In our PPM navel-gazing we allow ourselves to be lured into assuming our listeners’ life choices are driven almost exclusively by what we do in our tiny 12 x 12 studio. We lose our perspective of listeners as real people, their humanness diminished to nothing more than a statistic. They become a P1; nothing more. Which reminds me of a recent grocery store run where I saw the stock boy so focused on loading shelves that he didn’t notice he was blocking people’s way. In other words, he was so busy with the task at hand that he lost perspective of why the customers were there in the first place.

How’s this for a humbling statistic?

Nielsen data indicates heavy radio listeners, er-P1s, only spend 6% of their waking time with their favorite station. Six percent, gulp. And those are the heavy listeners.

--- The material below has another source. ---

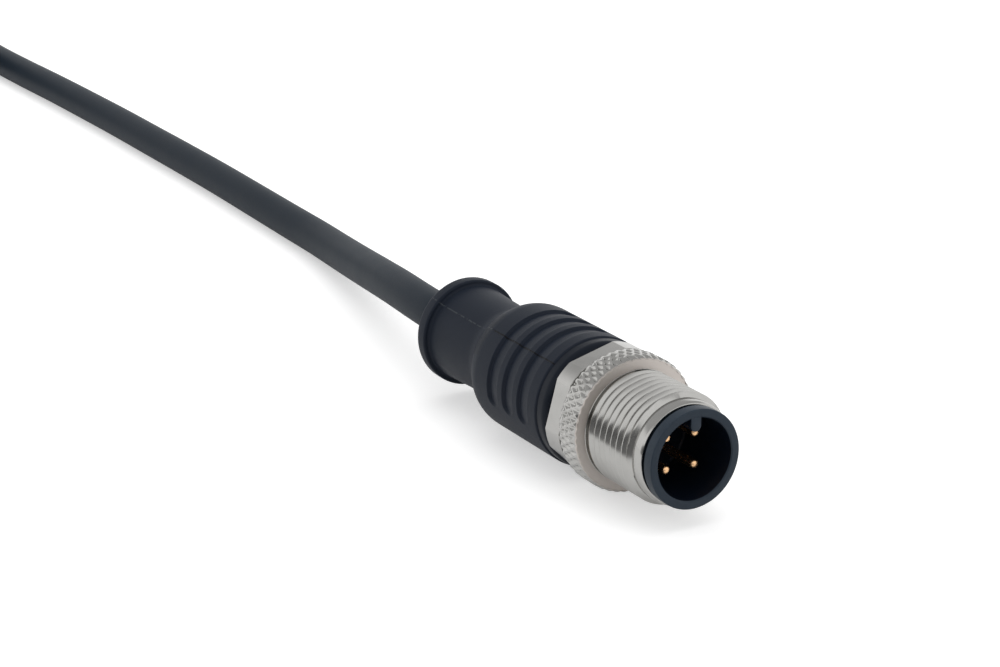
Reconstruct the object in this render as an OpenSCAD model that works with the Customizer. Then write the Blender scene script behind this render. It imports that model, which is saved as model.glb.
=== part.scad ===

It is impossible to finagle your way into that 6% of waking hours by becoming less meaningful. The hand-wringing effort we make to strip down our radio stations in an effort to imprint one additional data point can only result in becoming what my friend Mark Ramsey refers to as “no one’s favorite I-Pod”.

Play lots of music? Of course! Be efficient with talk? Certainly! Discipline is imperative.

But consider this:

The impact of our format could be transformed if we paid more attention to being a part of saving lives than saving quarter hours.

I’ve met people who know how to do both!